Efficient Bayesian Inference from Noisy Pairwise Comparisons
Till Aczel, Lucas Theis, Wattenhofer Roger
TL;DR
BBQ addresses the challenge of aggregating noisy pairwise comparisons for evaluating generative models. It introduces a Bayesian Bradley-Terry model that jointly estimates item skills $\lambda_i$ and rater qualities $q_r$ via an EM algorithm with Thurstonian latent-variable interpretation. The approach yields faster convergence, calibrated uncertainty estimates, and robust, interpretable rankings in crowdsourced settings, outperforming baseline BT methods. The method generalizes to other domains requiring reliable aggregation of noisy pairwise judgments, enabling cost-effective human evaluation of AI systems.
Abstract
Evaluating generative models is challenging because standard metrics often fail to reflect human preferences. Human evaluations are more reliable but costly and noisy, as participants vary in expertise, attention, and diligence. Pairwise comparisons improve consistency, yet aggregating them into overall quality scores requires careful modeling.
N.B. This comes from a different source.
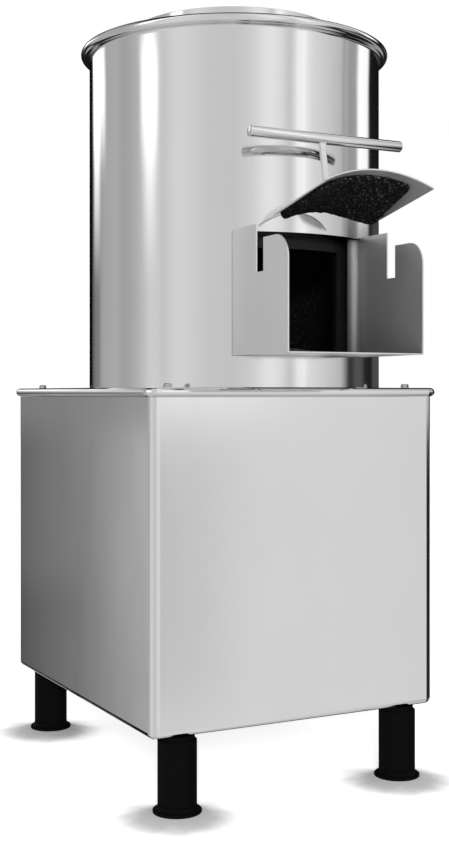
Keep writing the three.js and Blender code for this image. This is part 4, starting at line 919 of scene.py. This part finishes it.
# Light panels: azimuth, half width, soft edge, strength below and above a band of elevations, and that
# band. A negative strength takes light away, from a panel beyond its own band or from the wall.
STUDIO_PANELS = [
    (-165.5, 7, 4, 0.0, 1.0, 4, 11),
    (-162, 13.5, 3, 0.0, 0.9, 9, 13),
    (-96, 5, 4, 0.0, 0.45, 4, 11),
    (-96.5, 8, 2.5, 0.0, 0.6, 9, 13),
    (26, 7, 5, 0.0, 0.15, -2, 3),
    (24.5, 4.2, 1.8, 0.0, 0.18, -2.2, -0.2),
    (22, 5, 1.5, 0.12, 0.0, -15, -12),
    (22, 5, 1.5, 0.0, 0.07, -4, -1.5),
    (-165, 6.5, 1, -0.045, 0.0, -9.5, -7),
    (-150, 7.5, 1, -0.07, 0.0, -13, -8),
    (75, 7, 3, 0.0, 0.33, 5, 10),
    (93, 9.5, 3.5, 0.0, 1.15, 5, 10),
    (86, 7, 4, 0.0, 0.06, -3, -1),
    (125, 14, 6, 0.0, 0.07, -3, -1),
    (125, 14, 6, 0.0, -0.07, 6, 10),
    (101, 41, 5, 0.36, 0.0, -17, -14),
    (101, 41, 5, -0.36, 0.0, -29, -23),
    (176, 6, 3, 0.38, 0.0, -18, -15),
    (176, 6, 3, -0.38, 0.0, -27, -22),
    (-175, 6, 3, 0.38, 0.0, -18, -15),
    (-175, 6, 3, -0.38, 0.0, -27, -22),
    (-165.5, 7, 4, 0.0, -1.0, 17, 23),
    (-162, 13.5, 3, 0.0, -0.9, 17, 23),
]
FLOOR_LIGHT = 0.6
FLOOR_BELOW = (-52, -42)
CEILING_LIGHT = 0.4
CEILING_ABOVE = (64, 76)
CEILING_FRONT = (70, 80)
CEILING_BACK = (35, 60)
CEILING_SHARE = 0.06
EYE_LEVEL = (-2.5, -0.5)
BACK_AZIMUTH = (95.0, 125.0)
# What rays see that are neither camera, transmission nor glossy rays
AMBIENT = 0.38

world = bpy.data.worlds.new("studio")
bpy.context.scene.world = world
world.use_nodes = True
kit = Nodes(world.node_tree)
world.node_tree.nodes.clear()
direction = kit.add("ShaderNodeSeparateXYZ")
kit.feed(direction.inputs[0], kit.add("ShaderNodeTexCoord").outputs["Generated"])
back = kit.math("MULTIPLY", direction.outputs["Y"], -1.0)
azimuth = kit.math("DEGREES", kit.math("ARCTAN2", direction.outputs["X"], back))
elevation = kit.math("DEGREES", kit.math("ARCSINE", direction.outputs["Z"]))


def wall_light(stops):
    round_share = kit.math("DIVIDE", kit.math("ADD", azimuth, 180.0), 360.0)
    grey = kit.add("ShaderNodeRGBToBW")
    kit.feed(grey.inputs[0], kit.ramp(round_share, [((a + 180) / 360, v) for a, v in stops]))
    return grey.outputs[0]


def blend(share, a, b):
    node = kit.add("ShaderNodeMix", data_type="FLOAT")
    for key, value in (("Factor", share), ("A", a), ("B", b)):
        kit.feed(node.inputs[key], value)
    return node.outputs[0]


total = blend(kit.step(elevation, *EYE_LEVEL), wall_light(LOW_WALLS), wall_light(STUDIO_WALLS))
for centre, half, soft, below, above, low_e, high_e in STUDIO_PANELS:
    rise = kit.step(azimuth, centre - half - soft, centre - half + soft)
    fall = kit.step(azimuth, centre + half - soft, centre + half + soft, 1.0, 0.0)
    on = kit.step(elevation, low_e, high_e, below, above)
    total = kit.math("ADD", total, kit.math("MULTIPLY", kit.math("MULTIPLY", rise, fall), on))
total = kit.math("MAXIMUM", total, 0.0)
total = blend(kit.step(elevation, *FLOOR_BELOW), FLOOR_LIGHT, total)
behind = kit.step(kit.math("ABSOLUTE", azimuth), *BACK_AZIMUTH)
open_front = kit.step(elevation, *CEILING_FRONT, 1.0, CEILING_SHARE)
open_back = kit.step(elevation, *CEILING_BACK, 1.0, CEILING_SHARE)
total = kit.math("MULTIPLY", total, blend(behind, open_front, open_back))
total = kit.math("MAXIMUM", total, kit.step(elevation, *CEILING_ABOVE, 0.0, CEILING_LIGHT))
light_path = kit.add("ShaderNodeLightPath")
camera_ray, clear_ray = light_path.outputs["Is Camera Ray"], light_path.outputs["Is Transmission Ray"]
seen = kit.math("ADD", camera_ray, clear_ray, clamp=True)
final = blend(seen, blend(light_path.outputs["Is Glossy Ray"], AMBIENT, total), 1.0)
background = kit.add("ShaderNodeBackground")
background.inputs["Color"].default_value = (1, 1, 1, 1)
kit.feed(background.inputs["Strength"], final)
kit.feed(kit.add("ShaderNodeOutputWorld").inputs["Surface"], background.outputs[0])


def area_light(name, spot, target, size, watts):
    lamp = bpy.data.lights.new(name, "AREA")
    lamp.size = size
    lamp.energy = watts
    obj = bpy.data.objects.new(name, lamp)
    obj.location = spot
    obj.rotation_euler = (Vector(target) - Vector(spot)).to_track_quat("-Z", "Y").to_euler()
    obj.visible_glossy = False
    bpy.context.scene.collection.objects.link(obj)


area_light("key", (-1.6, -2.6, 3.2), (0, 0, 0.4), 2.6, 45)
area_light("top", (0.3, 0.2, 3.6), (0, 0, 0.4), 3.0, 30)
area_light("low", (-1.75, -3.7, 1.32), (0, 0, 0.0), 0.5, 180)

camera = bpy.data.cameras.new("camera")
camera.lens = CAMERA_LENS
camera.shift_x, camera.shift_y = CAMERA_SHIFT
camera_object = bpy.data.objects.new("camera", camera)
camera_object.location = place(*CAMERA_PLACE)
camera_object.rotation_euler = Euler((math.radians(90), 0, math.radians(-CAMERA_YAW)))
bpy.context.scene.collection.objects.link(camera_object)
bpy.context.scene.camera = camera_object
bpy.context.scene.view_settings.view_transform = "Standard"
Bradley-Terry-based methods update item scores from comparisons, but existing approaches either ignore rater variability or lack convergence guarantees, limiting robustness and interpretability. We introduce BBQ, a Bayesian Bradley-Terry variant that explicitly models rater quality, downweighting or removing unreliable participants, and provides guaranteed monotonic likelihood convergence through an Expectation-Maximization algorithm. Empirical results show that BBQ achieves faster convergence, well-calibrated uncertainty estimates, and more robust, interpretable rankings compared to baseline Bradley-Terry models, even with noisy or crowdsourced raters. This framework enables more reliable and cost-effective human evaluation of generative models.